**** DATASET RECORDS

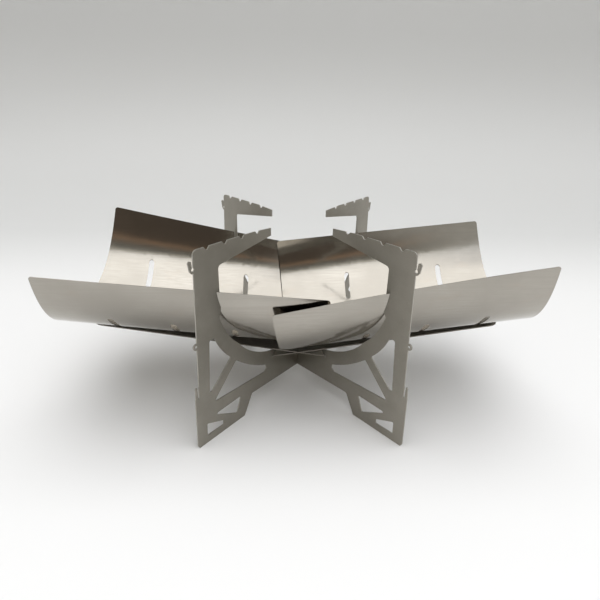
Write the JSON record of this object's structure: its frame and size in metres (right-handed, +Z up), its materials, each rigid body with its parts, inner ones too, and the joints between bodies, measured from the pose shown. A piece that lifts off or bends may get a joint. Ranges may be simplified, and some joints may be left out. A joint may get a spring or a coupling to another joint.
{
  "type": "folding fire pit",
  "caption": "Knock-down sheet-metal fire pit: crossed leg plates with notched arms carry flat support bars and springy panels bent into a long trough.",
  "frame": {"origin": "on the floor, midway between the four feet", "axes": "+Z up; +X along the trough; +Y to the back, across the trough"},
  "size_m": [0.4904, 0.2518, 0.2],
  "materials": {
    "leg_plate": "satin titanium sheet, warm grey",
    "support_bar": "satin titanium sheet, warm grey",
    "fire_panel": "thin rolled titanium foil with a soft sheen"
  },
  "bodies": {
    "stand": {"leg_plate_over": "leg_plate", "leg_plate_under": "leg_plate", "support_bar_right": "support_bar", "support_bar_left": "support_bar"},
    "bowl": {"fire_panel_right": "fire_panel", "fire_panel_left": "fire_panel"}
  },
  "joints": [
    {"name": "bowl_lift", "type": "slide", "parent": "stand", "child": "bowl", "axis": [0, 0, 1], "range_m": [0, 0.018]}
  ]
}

********
**** DATASET RECORDS

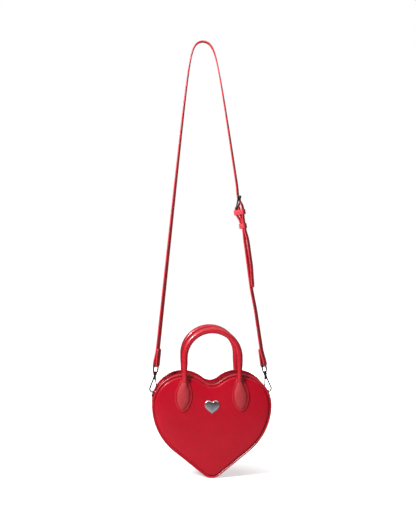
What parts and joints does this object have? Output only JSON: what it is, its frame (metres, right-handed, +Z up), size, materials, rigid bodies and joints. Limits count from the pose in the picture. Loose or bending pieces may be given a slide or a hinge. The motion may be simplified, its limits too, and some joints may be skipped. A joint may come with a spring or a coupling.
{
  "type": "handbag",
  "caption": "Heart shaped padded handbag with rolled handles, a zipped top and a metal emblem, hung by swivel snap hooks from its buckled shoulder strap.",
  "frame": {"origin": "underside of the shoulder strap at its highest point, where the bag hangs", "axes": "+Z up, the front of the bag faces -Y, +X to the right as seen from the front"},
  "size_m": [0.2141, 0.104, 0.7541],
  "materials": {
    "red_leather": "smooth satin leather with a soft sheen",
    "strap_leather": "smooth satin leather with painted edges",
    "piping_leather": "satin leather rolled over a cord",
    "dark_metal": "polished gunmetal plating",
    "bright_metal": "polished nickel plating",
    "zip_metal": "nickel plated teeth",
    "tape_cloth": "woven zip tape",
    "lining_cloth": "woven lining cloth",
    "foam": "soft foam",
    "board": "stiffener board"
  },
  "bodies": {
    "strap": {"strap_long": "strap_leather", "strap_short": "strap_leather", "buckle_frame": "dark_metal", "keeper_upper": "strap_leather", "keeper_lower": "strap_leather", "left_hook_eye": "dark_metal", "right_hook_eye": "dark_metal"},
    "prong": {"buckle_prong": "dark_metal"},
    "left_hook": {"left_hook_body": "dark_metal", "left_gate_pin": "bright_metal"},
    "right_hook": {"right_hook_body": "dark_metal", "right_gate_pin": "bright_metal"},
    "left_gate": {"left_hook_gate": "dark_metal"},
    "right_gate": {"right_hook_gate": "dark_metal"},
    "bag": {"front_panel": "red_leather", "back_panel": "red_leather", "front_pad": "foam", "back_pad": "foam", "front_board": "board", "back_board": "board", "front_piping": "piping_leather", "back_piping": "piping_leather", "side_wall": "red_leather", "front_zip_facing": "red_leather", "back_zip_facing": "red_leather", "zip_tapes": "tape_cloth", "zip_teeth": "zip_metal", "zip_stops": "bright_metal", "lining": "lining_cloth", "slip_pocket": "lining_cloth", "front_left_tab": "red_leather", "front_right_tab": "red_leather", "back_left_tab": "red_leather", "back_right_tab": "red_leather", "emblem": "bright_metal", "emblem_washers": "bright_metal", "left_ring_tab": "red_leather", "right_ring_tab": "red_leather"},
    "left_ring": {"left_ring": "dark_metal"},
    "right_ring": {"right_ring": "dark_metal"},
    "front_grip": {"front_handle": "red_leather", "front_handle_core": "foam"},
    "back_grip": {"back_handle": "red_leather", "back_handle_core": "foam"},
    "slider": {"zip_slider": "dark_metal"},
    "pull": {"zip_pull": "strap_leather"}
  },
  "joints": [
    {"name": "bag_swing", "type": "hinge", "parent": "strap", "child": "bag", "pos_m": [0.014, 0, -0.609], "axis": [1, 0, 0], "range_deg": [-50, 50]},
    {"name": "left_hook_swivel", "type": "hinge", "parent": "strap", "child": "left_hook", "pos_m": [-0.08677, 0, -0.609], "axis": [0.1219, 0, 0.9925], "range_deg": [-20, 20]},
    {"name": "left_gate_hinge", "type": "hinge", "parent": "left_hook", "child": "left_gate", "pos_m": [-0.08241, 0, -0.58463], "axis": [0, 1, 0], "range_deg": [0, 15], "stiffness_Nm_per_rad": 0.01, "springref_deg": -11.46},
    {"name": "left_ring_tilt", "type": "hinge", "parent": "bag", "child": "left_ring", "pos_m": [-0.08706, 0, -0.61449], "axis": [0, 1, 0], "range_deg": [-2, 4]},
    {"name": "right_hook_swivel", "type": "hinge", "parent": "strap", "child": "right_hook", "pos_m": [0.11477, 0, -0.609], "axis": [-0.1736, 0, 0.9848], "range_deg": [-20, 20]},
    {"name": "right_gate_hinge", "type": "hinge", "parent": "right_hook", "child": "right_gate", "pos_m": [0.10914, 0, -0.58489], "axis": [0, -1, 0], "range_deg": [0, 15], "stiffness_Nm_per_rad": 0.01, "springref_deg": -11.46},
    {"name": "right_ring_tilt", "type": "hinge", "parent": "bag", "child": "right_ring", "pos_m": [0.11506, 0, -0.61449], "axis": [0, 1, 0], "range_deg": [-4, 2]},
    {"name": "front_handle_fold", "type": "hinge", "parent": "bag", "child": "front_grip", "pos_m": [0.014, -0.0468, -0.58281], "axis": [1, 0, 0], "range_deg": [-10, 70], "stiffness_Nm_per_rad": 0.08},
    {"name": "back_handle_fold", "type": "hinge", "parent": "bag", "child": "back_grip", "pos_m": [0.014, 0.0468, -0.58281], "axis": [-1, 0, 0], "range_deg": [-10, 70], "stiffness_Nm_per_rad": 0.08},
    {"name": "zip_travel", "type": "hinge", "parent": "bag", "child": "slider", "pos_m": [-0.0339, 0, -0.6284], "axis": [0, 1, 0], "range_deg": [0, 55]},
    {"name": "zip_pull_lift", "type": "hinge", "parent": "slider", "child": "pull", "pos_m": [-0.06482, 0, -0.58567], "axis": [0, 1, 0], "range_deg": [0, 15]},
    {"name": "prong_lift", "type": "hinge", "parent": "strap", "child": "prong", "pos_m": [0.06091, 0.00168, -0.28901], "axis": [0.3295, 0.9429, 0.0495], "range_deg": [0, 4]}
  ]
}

********

**TASK PROMPT:** Using the listing, copy every line where the word "this" shows up.

**THE RESULT:**
Write the JSON record of this object's structure: its frame and size in metres (right-handed, +Z up), its materials, each rigid body with its parts, inner ones too, and the joints between bodies, measured from the pose shown. A piece that lifts off or bends may get a joint. Ranges may be simplified, and some joints may be left out. A joint may get a spring or a coupling to another joint.
What parts and joints does this object have? Output only JSON: what it is, its frame (metres, right-handed, +Z up), size, materials, rigid bodies and joints. Limits count from the pose in the picture. Loose or bending pieces may be given a slide or a hinge. The motion may be simplified, its limits too, and some joints may be skipped. A joint may come with a spring or a coupling.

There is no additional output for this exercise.